**WHAT IS ASKED:**
Copy down all of the data underneath, exactly as shown.

**DATA BLOCK:**
-------------------------

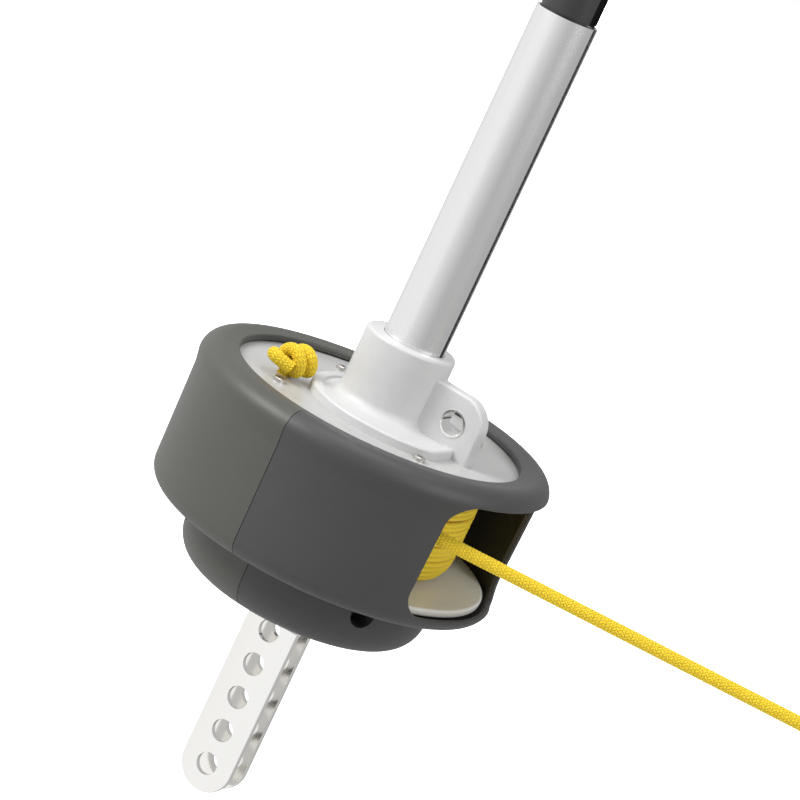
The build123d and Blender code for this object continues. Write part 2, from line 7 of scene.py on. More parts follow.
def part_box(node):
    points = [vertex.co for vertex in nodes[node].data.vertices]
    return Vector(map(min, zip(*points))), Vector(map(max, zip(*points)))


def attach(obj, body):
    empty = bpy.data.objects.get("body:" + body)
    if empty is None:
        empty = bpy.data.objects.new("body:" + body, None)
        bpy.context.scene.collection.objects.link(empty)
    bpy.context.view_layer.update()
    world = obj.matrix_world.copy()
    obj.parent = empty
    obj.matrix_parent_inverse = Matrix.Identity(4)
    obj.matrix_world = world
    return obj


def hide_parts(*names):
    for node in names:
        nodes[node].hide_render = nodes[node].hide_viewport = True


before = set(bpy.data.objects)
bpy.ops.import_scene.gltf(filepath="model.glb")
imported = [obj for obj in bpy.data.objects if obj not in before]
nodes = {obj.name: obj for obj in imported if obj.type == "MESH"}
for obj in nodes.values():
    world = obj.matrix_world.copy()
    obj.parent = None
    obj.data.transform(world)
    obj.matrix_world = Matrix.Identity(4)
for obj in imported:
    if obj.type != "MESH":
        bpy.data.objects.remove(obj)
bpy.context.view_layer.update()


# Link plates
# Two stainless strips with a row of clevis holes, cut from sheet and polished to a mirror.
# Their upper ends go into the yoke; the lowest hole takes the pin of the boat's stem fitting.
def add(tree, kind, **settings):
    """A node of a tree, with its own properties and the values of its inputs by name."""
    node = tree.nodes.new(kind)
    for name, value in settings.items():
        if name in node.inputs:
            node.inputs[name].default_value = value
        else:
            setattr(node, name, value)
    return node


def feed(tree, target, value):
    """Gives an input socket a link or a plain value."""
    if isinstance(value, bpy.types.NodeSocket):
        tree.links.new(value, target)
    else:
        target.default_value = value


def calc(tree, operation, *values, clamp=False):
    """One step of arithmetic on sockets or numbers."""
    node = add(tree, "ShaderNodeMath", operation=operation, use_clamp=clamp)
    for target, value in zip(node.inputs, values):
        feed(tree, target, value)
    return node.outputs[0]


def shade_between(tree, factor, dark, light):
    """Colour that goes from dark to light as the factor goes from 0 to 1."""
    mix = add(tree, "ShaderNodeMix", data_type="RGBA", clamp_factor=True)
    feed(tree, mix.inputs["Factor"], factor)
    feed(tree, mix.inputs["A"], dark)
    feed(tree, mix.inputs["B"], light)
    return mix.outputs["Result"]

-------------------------

**SOLVED PROBLEM:**
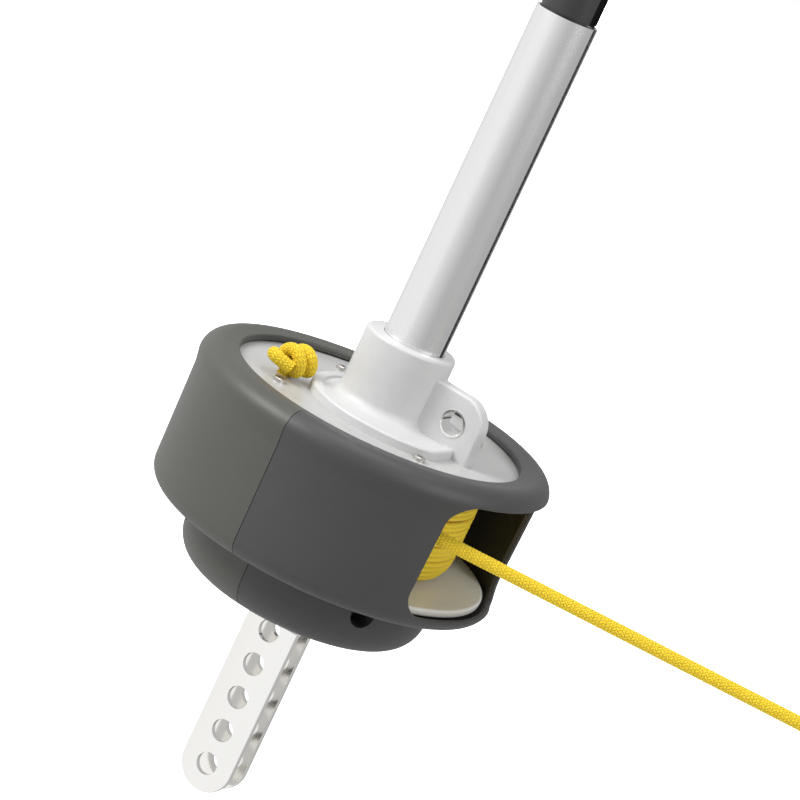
The build123d and Blender code for this object continues. Write part 2, from line 7 of scene.py on. More parts follow.
def part_box(node):
    points = [vertex.co for vertex in nodes[node].data.vertices]
    return Vector(map(min, zip(*points))), Vector(map(max, zip(*points)))


def attach(obj, body):
    empty = bpy.data.objects.get("body:" + body)
    if empty is None:
        empty = bpy.data.objects.new("body:" + body, None)
        bpy.context.scene.collection.objects.link(empty)
    bpy.context.view_layer.update()
    world = obj.matrix_world.copy()
    obj.parent = empty
    obj.matrix_parent_inverse = Matrix.Identity(4)
    obj.matrix_world = world
    return obj


def hide_parts(*names):
    for node in names:
        nodes[node].hide_render = nodes[node].hide_viewport = True


before = set(bpy.data.objects)
bpy.ops.import_scene.gltf(filepath="model.glb")
imported = [obj for obj in bpy.data.objects if obj not in before]
nodes = {obj.name: obj for obj in imported if obj.type == "MESH"}
for obj in nodes.values():
    world = obj.matrix_world.copy()
    obj.parent = None
    obj.data.transform(world)
    obj.matrix_world = Matrix.Identity(4)
for obj in imported:
    if obj.type != "MESH":
        bpy.data.objects.remove(obj)
bpy.context.view_layer.update()


# Link plates
# Two stainless strips with a row of clevis holes, cut from sheet and polished to a mirror.
# Their upper ends go into the yoke; the lowest hole takes the pin of the boat's stem fitting.
def add(tree, kind, **settings):
    """A node of a tree, with its own properties and the values of its inputs by name."""
    node = tree.nodes.new(kind)
    for name, value in settings.items():
        if name in node.inputs:
            node.inputs[name].default_value = value
        else:
            setattr(node, name, value)
    return node


def feed(tree, target, value):
    """Gives an input socket a link or a plain value."""
    if isinstance(value, bpy.types.NodeSocket):
        tree.links.new(value, target)
    else:
        target.default_value = value


def calc(tree, operation, *values, clamp=False):
    """One step of arithmetic on sockets or numbers."""
    node = add(tree, "ShaderNodeMath", operation=operation, use_clamp=clamp)
    for target, value in zip(node.inputs, values):
        feed(tree, target, value)
    return node.outputs[0]


def shade_between(tree, factor, dark, light):
    """Colour that goes from dark to light as the factor goes from 0 to 1."""
    mix = add(tree, "ShaderNodeMix", data_type="RGBA", clamp_factor=True)
    feed(tree, mix.inputs["Factor"], factor)
    feed(tree, mix.inputs["A"], dark)
    feed(tree, mix.inputs["B"], light)
    return mix.outputs["Result"]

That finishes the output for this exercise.